Following Skylab, Bean trained as the backup commander for the U.S. side of the Apollo-Soyuz Test Project (ASTP) in July 1975 and went on to serve as deputy chief of the astronaut office, until shortly before his retirement from NASA in February 1981. From an early age, he had been fascinated by painting and had taken night classes in oils whilst at NAS Jacksonville. After NASA, Bean famously devoted himself to conveying the story of his lunar adventures on canvas, adding unique finishing touches to his paintings: a smear of real Moon dust, perhaps, or a print made by a real lunar shoe. In his own words, he described himself as “an artist, creating paintings that record for future generations mankind’s first exploration of another world.”
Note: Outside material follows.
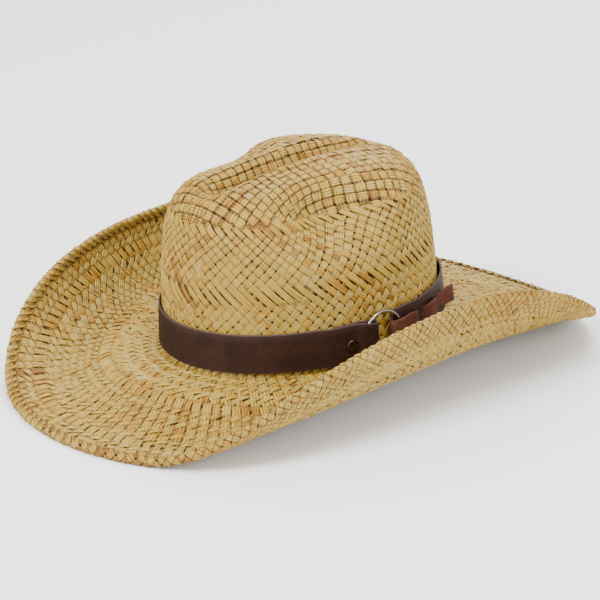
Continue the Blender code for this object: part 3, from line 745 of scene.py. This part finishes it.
def leather(stations, thick):
    """A strap with rounded edges. stations are angle (degrees), distance out, low z, high z.

    Returns vertices, quads, and per vertex (along, height from the middle, face: 1 is outside)."""
    deg, n, low, high = np.asarray(stations).T
    rate = arc_rate(np.radians(deg)) + n
    run = np.radians(np.gradient(deg)) * rate
    rise = np.gradient(n)
    size = np.hypot(run, rise)
    across = np.stack([-rise / size / rate, run / size], -1)
    s = np.concatenate([[0], np.cumsum(np.hypot(np.diff(np.radians(deg)) * rate[1:], np.diff(n)))])
    half, r = thick / 2, thick * EDGE_SHARE

    def corner(share, inward, side, turns):
        return [(share, inward * r * (1 - sin(a)),
                 side * half - side * r * (1 - cos(a)) * EDGE_SQUASH, 0.0) for a in turns]

    flat = np.linspace(0, 1, FLAT_ROWS)
    outline = [(v, r * (1 - 2 * v), -half, -1.0) for v in flat]
    outline += corner(1, -1, -1, OPENING) + corner(1, -1, 1, CLOSING)
    outline += [(v, r * (1 - 2 * v), half, 1.0) for v in flat[::-1]]
    outline += corner(0, 1, 1, OPENING) + corner(0, 1, -1, CLOSING)
    share, inset, d, face = np.array(outline).T
    height = low[:, None] + (high - low)[:, None] * share + inset
    phi = np.radians(deg)[:, None] + across[:, :1] * d
    verts = wall(phi, height, n[:, None] + across[:, 1:] * d)
    hide = np.empty(verts.shape)
    hide[..., 0], hide[..., 1] = s[:, None], height - ((low + high) / 2)[:, None]
    hide[..., 2] = face
    quads = tube_faces(1, len(deg), len(share))
    return place(verts.reshape(-1, 3)), quads, hide.reshape(-1, 3)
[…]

“When Alan’s third career as the artist of Apollo moved forward, he would call me to ask about some detail about lunar soil, color or equipment he wanted to have represented exactly in a painting. Other times, he wanted to discuss items in the description he was writing to go with a painting. His enthusiasm about space and art never waned. Alan Bean is one of the great renaissance men of his generation — engineer, fighter pilot, astronaut and artist,” said Schmitt.
“Alan Bean was the most extraordinary person I ever met,” said astronaut Mike Massimino, who flew on two space shuttle missions to service the Hubble Space Telescope. “He was a one of a kind combination of technical achievement as an astronaut and artistic achievement as a painter. But what was truly extraordinary was his deep caring for others and his willingness to inspire and teach by sharing his personal journey so openly. Anyone who had the opportunity to know Alan was a better person for it, and we were better astronauts by following his example. I am so grateful he was my mentor and friend, and I will miss him terribly. He was a great man and this is a great loss,” Massimino said.
The following is a statement from NASA Administrator Jim Bridenstine on the passing of Apollo and Skylab astronaut Alan Bean:
“Alan Bean once said ‘I have the nicest life in the world.’ It’s a comforting sentiment to recall as we mourn his passing.
“As all great explorers are, Alan was a boundary pusher. Rather than accepting the limits of technology, science, and even imagination, he sought to advance those lines — in all his life’s endeavors. Alan passed the baton to the next generation of astronauts and changed fronts, looking to push the boundaries of his own imagination and ability as an artist. Even in this endeavor, his passion for space exploration dominated, as depicted most powerfully is his work ‘Hello Universe.’ We will remember him fondly as the great explorer who reached out to embrace the universe.”